How Island Engineers Build Businesses, Not Just Features
A joint perspective from Island’s VP Product and VP R&D

Since Island’s founding, we’ve devoted as much energy to how we build as to what we build. This starts with a deceptively simple question that guides every decision: How can individual engineers make a continuously growing impact, from developing their first feature to leading their own business domain?
We were very deliberate about building a culture inside the Island Engineering & Product org that enabled them to do just that. Below is a look at the core principles underneath it all and what we learned along the way.
1. Talent density
The most important thing for any company is its talent and trust. For us, it’s not a cliche or rhetoric — it’s reality. At Island, we don’t hand out bonuses or compensation for bringing a friend to work with us. And still, 90% of those in our engineering and product teams were referred by a friend working here. People bring their friends and colleagues because they believe it will be fun to work with them, and/or those friends will significantly contribute to our success. This culture has developed into a massive talent density.
2. Infrastructure first
During Island’s first two years, most of our engineering efforts went into our product and development infrastructure — from the browser’s deployment pipelines, to policy engines, telemetry, CI/CD capabilities, cloud architecture, and more. All this happened before even a single business feature shipped. The rationale behind this decision was simple:
- We realized that building an Enterprise Browser was going to be extremely complex
- We understood our product needed to be enterprise-grade from day one.

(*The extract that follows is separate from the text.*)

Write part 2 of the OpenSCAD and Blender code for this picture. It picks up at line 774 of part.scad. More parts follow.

At that point, we understood it was time to move to the next phase, the business-focused phase, (not that investing in infrastructure ever stops), which led to the creation of the ‘islands’ model.
3. The ‘islands’ model
We organize around islands: cross‑functional mini‑startups that own an entire business domain. Each island includes an engineering manager, a product manager, developers with all the relevant expertise, and any other roles needed to make that island successful.

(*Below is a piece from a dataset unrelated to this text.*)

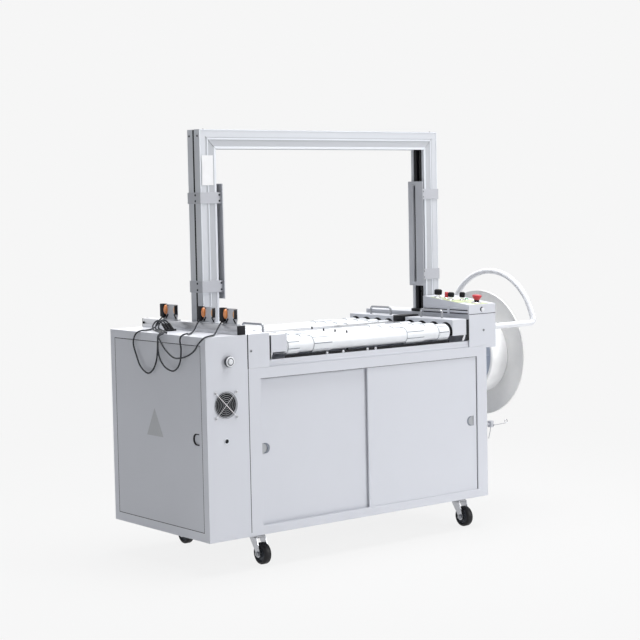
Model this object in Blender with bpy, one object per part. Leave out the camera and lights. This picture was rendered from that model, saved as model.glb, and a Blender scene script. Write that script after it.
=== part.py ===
"""Automatic arch strapping machine: cabinet, main frame, arch, lifting roller tables, reel and casters.

X runs along the machine, Y from the front face to the back, Z up. All sizes are in metres.
The datum empty carries every piece: its own origin is the seam between the electrical cabinet
and the main frame, at the front face and on the floor.
"""

import math

import bmesh
import bpy
from mathutils import Matrix, Vector

# Driving dimensions
CABINET_WIDTH = 0.168
BODY_LENGTH = 1.082
REEL_REACH = 0.319
DEPTH = 0.584
KNOB_REACH = 0.018
CASTER_HEIGHT = 0.115
DECK = 0.672
CABINET_TOP = 0.785
MACHINE_TOP = 1.466
WALL = 0.0025
GAP = 0.0003

OVERALL_LENGTH = CABINET_WIDTH + BODY_LENGTH + REEL_REACH
SEAM_X = CABINET_WIDTH - OVERALL_LENGTH / 2
FRONT_Y = -(DEPTH - KNOB_REACH) / 2
MIDDLE_Y = DEPTH / 2

# Front opening and the two door tracks behind it
OPENING_X = (0.050, 1.034)
OPENING_Z = (0.145, 0.636)
DOOR_THICKNESS = 0.006
FRONT_TRACK_Y = 0.004
REAR_TRACK_Y = 0.014
TRACK_DEPTH = 0.005
PULL_RADIUS = 0.018
PULL_DEPTH = 0.0035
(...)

The ‘islands’ model is tightly connected to how we view our product. We treat the browser as the platform on top of which we deliver different products to our customers. Each island delivers its products independently, which is the key to Island’s scalability as a company. From roadmap planning and architecture to GTM metrics, each island is its own end-to-end owner over its domain.
With the browser already running on millions of endpoints across hundreds of enterprises, each island enjoys a near‑instant feedback loop. Usage telemetry and customer conversations reveal whether an idea deserves more oxygen, often within only a couple of weeks.
Turns out, our patient investment in infrastructure early on paid off. Today, a relatively small island can ship a brand-new, production-ready module within weeks due to having its own independent architecture and being built on top of Chromium — both a competitive advantage.
4. An Engineer’s journey from feature to business
Let’s examine what the journey of a new developer or product manager at Island looks like, from onboarding onto a specific Island to leading a major business line.
A typical two-year path might look something like this (actual timelines vary):
- Onboarding Phase: Tackle a customer feature request. Execute a small enhancement within an existing module, with a clear impact on target customers
- Ramp-Up Phase: Own a medium/large feature. Lead a new feature within your island, or be a key contributor to a larger-scale project.
- 12-18 Months: Launch a new module. Typically within an existing island, from design to implementation to go-to-market.
- 18 Months and beyond: Seed a new island. Be one of the lead developers or product managers who form a new island, focused on a new business domain.
With Island continuously growing, this trajectory creates an individual growth path for new challenges — whether technical, product, or business-related — and ensures we have people with the right skills and experience available across the verticals where our product is expanding.

5. Engineering & Product — One Team
We view Product and Engineering as different expressions of the same craft: problem‑solving at scale. Decisions on architecture, UX, or commercial viability happen in the open, with people comfortably crossing traditional discipline lines all the time. We put whole business domains in the hands of newly formed islands, and we put our trust in their leaders — the product manager, engineering manager, designer, and technical leads. Ownership is evenly distributed: we hold product managers accountable for wrong technical decisions and engineers accountable for a customer requirement not being met — not just the other way around.

Conclusion — trusting the process
The islands model and the growth path of every single engineer and product manager is at the heart of our day-to-day work at Island. These principles, used to inform how we lead Product and Engineering, did not form overnight. We collected, learned, and fine-tuned them over our 5-year journey here at Island. Yet, they all serve the same goal — to pave the way for individuals to make a profound impact on Island’s long-term success while gaining the key skills, experience, and expertise that accelerate their career at Island and beyond.